O pai, desempregado há mais de um ano, inicia mais um dia de
andarilho, em busca de trabalho. Antes, deixará seu filho de nove anos, na
escola pública do bairro. Beija-o, na despedida e seus olhos se umedecem quando
a criança, pendurando-lhe no pescoço, diz-lhe ao ouvido: “não esqueça meu presente de aniversário”. Pois chegara o dia, era
hoje e o filho, já fazia uma semana, repetia que queria uma camiseta de seu
time preferido. Depois de 15 anos no mesmo emprego, a empresa simplesmente
fechara as portas, sem nada pagar aos quase 100 funcionários que lutavam, na
justiça, para, pelo menos, levantar o fundo de garantia. Ele passando dos 40,
já gastara a sola do sapato, procurando emprego, progressivamente baixando o
nível de exigência. Viviam todos às custas da esposa, com seu pouco salário de
auxiliar de enfermagem. Tudo que tinha, no bolso, naquele momento, eram dois
bilhetes do metrô e 10 reais. O dia transcorrera como os anteriores: o
restaurante já suprira a vaga de gerente, a Construtora recebera seu currículo
e comunicou que, oportunamente, ele seria convocado para entrevista e, assim se
repetiu, em quatro outros lugares. A tarde morria e ele, com o estômago
gritando, por falta de comida, misturava angústia e pânico. Aproximava-se a
hora de buscar o filho na escola. Como dizer que não comprara a camiseta
esperada? Como lidar com a tristeza do filho, com as lágrimas do filho, incapaz
de entender e aceitar “não deu pra
comprar, filho!”. Ele arrastava o peso de seu fracasso, como pai e como
homem, quando se viu à porta de imensa loja de material esportivo. Impulsionado
por força imperceptível, entrou, passeou pelos corredores e lá estava a
camiseta, pretendida pelo filho. Retirou-a do cabide, colocou-a sobre o ombro e
saiu, calmamente. Já na rua, entre pedestres assustados, foi preso, algemado e
conduzido à delegacia próxima. Não esboçou qualquer reação e pediu para ligar
para a esposa: naquele dia não poderia buscar o filho, que esperou pelo
presente, que não veio. Por dois dias, aquele homem ficou preso, em cela
infecta, cercado por criminosos de todo o gênero e, agora, em seus assentamentos,
consta que ele responde a processo por furto, o que lhe dificultará, ainda
mais, a obtenção de emprego.
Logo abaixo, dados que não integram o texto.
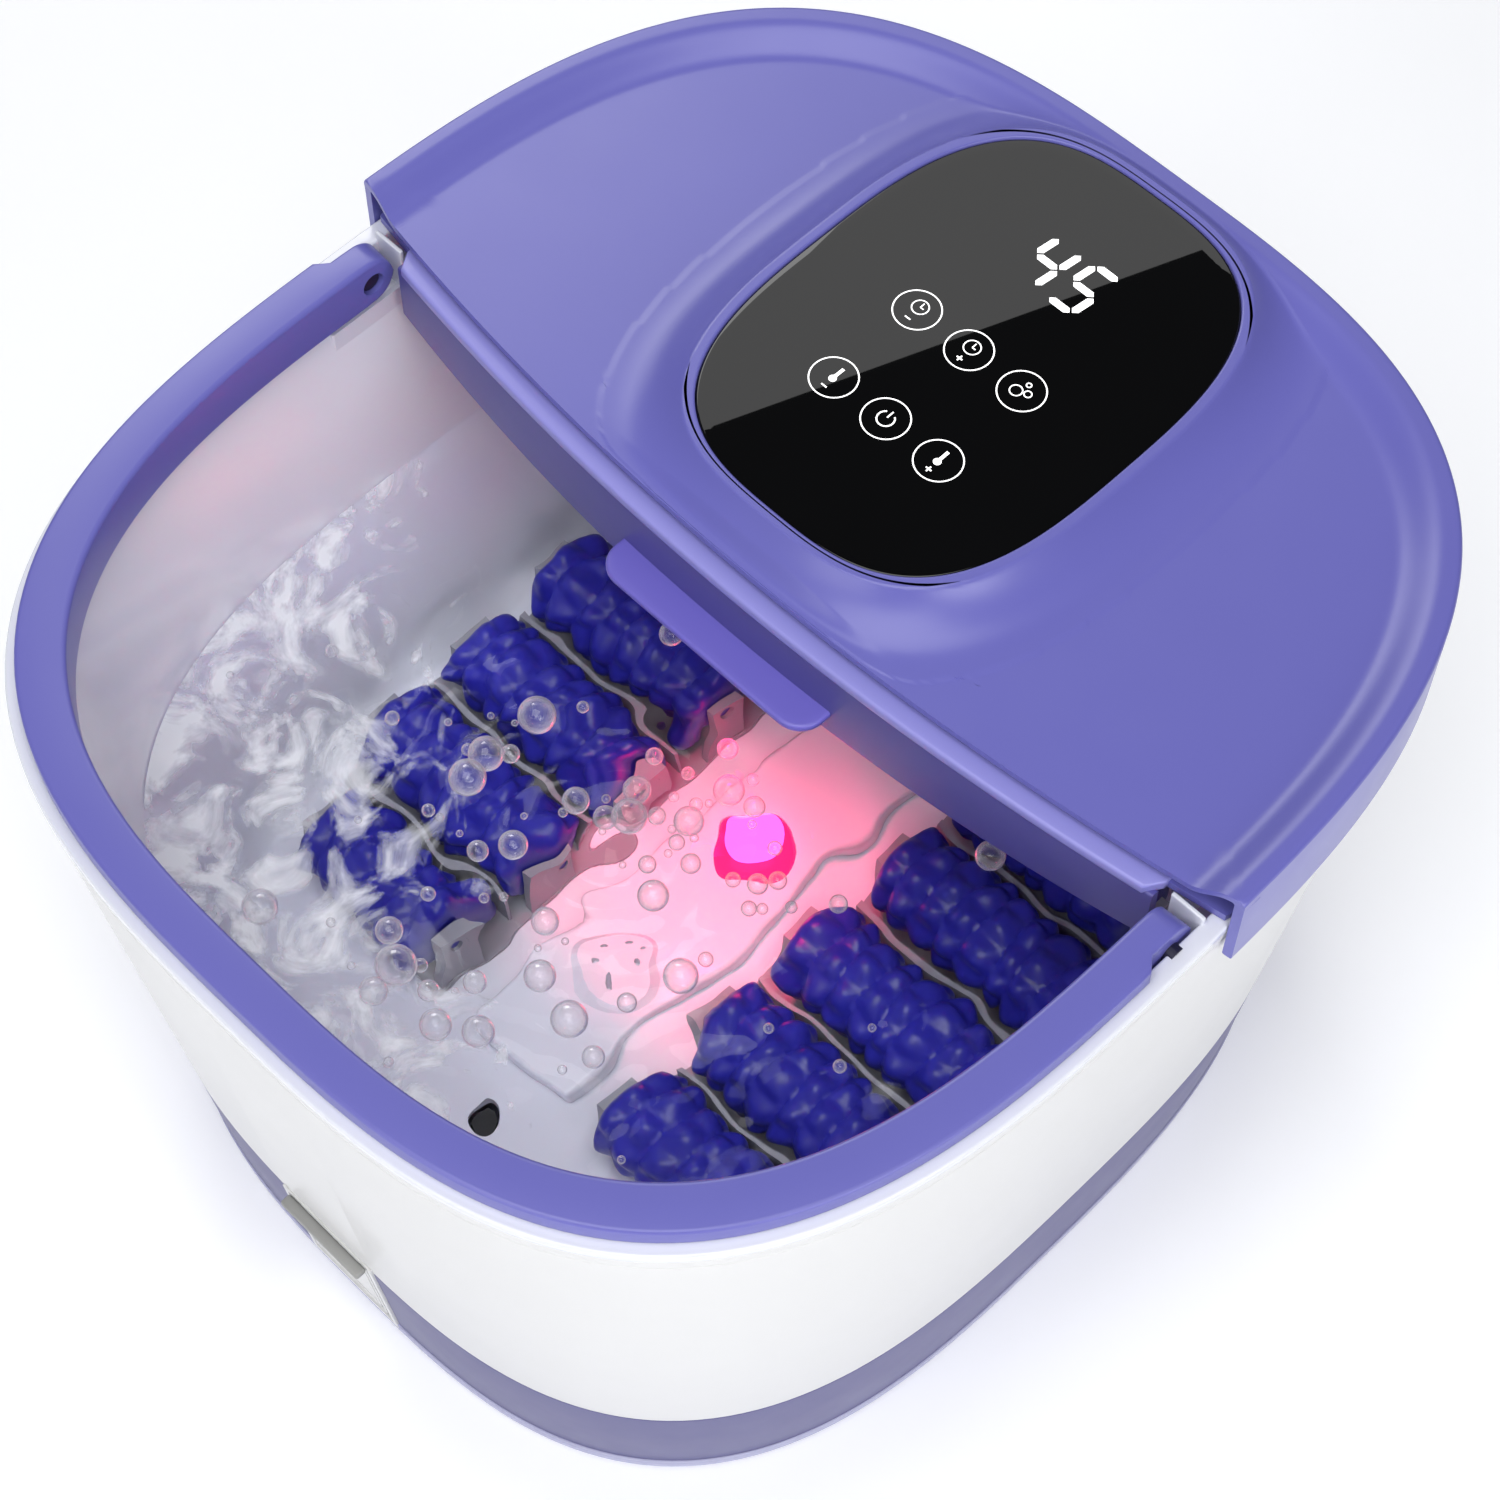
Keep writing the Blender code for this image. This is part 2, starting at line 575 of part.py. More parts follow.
plate_half = grown((BASE_HALF_WIDTH, BASE_HALF_DEPTH), BASE_PLATE_LIP)
base_plate = loft("base_plate", [plan_ring(*plate_half, PLATE_BOTTOM), plan_ring(*plate_half, PLATE_TOP)],
                  "lip_plastic")

foot_x = BASE_HALF_WIDTH - FOOT_FROM_SIDE
foot_y = BASE_HALF_DEPTH - FOOT_FROM_FRONT
wall_inside = wall_at(PLATE_TOP + GAP, SHELL_WALL)
screw_x = depth_of_plan(wall_inside[1], wall_inside[0], SCREW_Y) + SCREW_BOSS_LAP - SCREW_BOSS_RADIUS
screw_tip = PLATE_TOP + SCREW_LENGTH
for side, sign in SIDES:
    for end, way in (("front", -1), ("rear", 1)):
        upright(f"foot_{end}_{side}", FOOT_RADIUS, (sign * foot_x, way * foot_y), 0, PLATE_BOTTOM - GAP,
                "rubber", top_radius=FOOT_RADIUS + FOOT_SPREAD)
        place = (sign * screw_x, way * SCREW_Y)
        boss = upright(f"screw_boss_{end}_{side}", SCREW_BOSS_RADIUS, place, BASE_INSIDE,
                       PLATE_TOP + SCREW_BOSS_HEIGHT, sides=16)
        pilot = upright(f"pilot_{end}_{side}", SCREW_RADIUS + GAP, place, 0, screw_tip + GAP, sides=12)
        recess = upright(f"recess_{end}_{side}", SCREW_HEAD_RADIUS + GAP, place, 0,
                         PLATE_BOTTOM + SCREW_HEAD + 2 * GAP, sides=16)
        unite(base_skirt, boss)
        cut(base_skirt, pilot)
        cut(base_plate, recess, pilot)
        screw = upright(f"base_screw_{end}_{side}", SCREW_HEAD_RADIUS, place, PLATE_BOTTOM + GAP,
                        PLATE_BOTTOM + SCREW_HEAD + GAP, "steel", sides=12)
        unite(screw, upright(f"screw_shaft_{end}_{side}", SCREW_RADIUS, place, PLATE_BOTTOM + SCREW_HEAD / 2,
                             screw_tip, sides=10))


# ---------------------------------------------------------------- tub
def tub_profile():
    """Rings of the tub from the middle of its underside, out, up, over the rim and down inside."""
    seat = (TUB_SEAT_HALF_WIDTH, TUB_SEAT_HALF_DEPTH)
    rim = (RIM_HALF_WIDTH, RIM_HALF_DEPTH)
    low = TUB_FLOOR + TUB_FLOOR_FILLET
    floor = (TUB_FLOOR_HALF_WIDTH, TUB_FLOOR_HALF_DEPTH)
    return [
        (floor, TUB_FLOOR - TUB_FLOOR_THICKNESS),
        (grown(tub_half(low), TUB_WALL), low - 0.5 * TUB_WALL),
        (grown(tub_half(TUB_LEDGE), TUB_WALL), TUB_LEDGE - TUB_LEDGE_WIDTH),
        (grown(seat, TUB_WALL), TUB_LEDGE - TUB_WALL),
        (grown(seat, TUB_WALL), RIM_HEIGHT - RIM_THICKNESS),
        (rim, RIM_HEIGHT - RIM_THICKNESS),
        (rim, RIM_HEIGHT - RIM_EDGE),
        (grown(rim, -RIM_EDGE), RIM_HEIGHT),
        (grown(seat, RIM_EDGE), RIM_HEIGHT),
        (seat, RIM_HEIGHT - RIM_EDGE),
        (seat, TUB_LEDGE),
        (tub_half(TUB_LEDGE), TUB_LEDGE),
        (tub_half(low), low),
        (grown(floor, TUB_FLOOR_FILLET * 0.7), TUB_FLOOR + TUB_FLOOR_FILLET * 0.3),
        (floor, TUB_FLOOR),
    ]


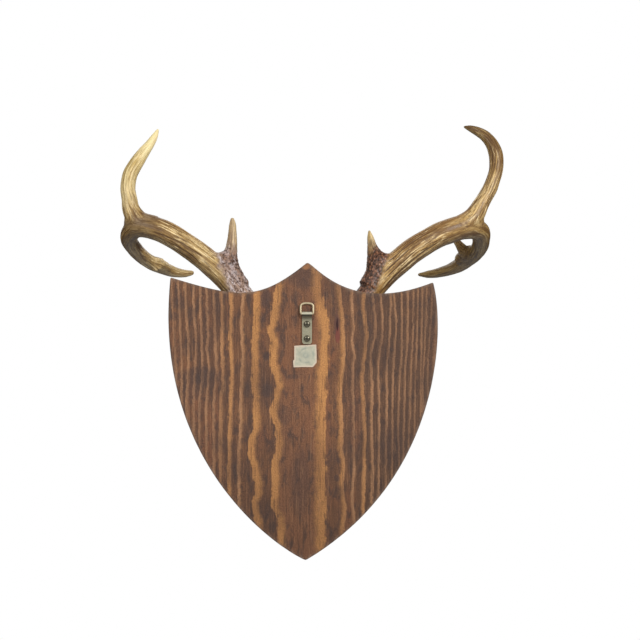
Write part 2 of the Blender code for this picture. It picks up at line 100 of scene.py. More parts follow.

Responderá a um processo, cuja defesa técnica não
traz maiores dificuldades, mas quem pensará a tristeza que ficou, a alma despedaçada, a sensação de que,
a mais das vezes, a justiça carrega, em seu bojo, grande injustiça? Quanto à
empresa que o despediu, sonegando-lhe as verbas rescisórias, apropriando-se de
seu fundo de garantia, o processo se arrasta, como sonâmbulo paquiderme e seus
proprietários podem ser vistos, sorridentes, nas colunas sociais.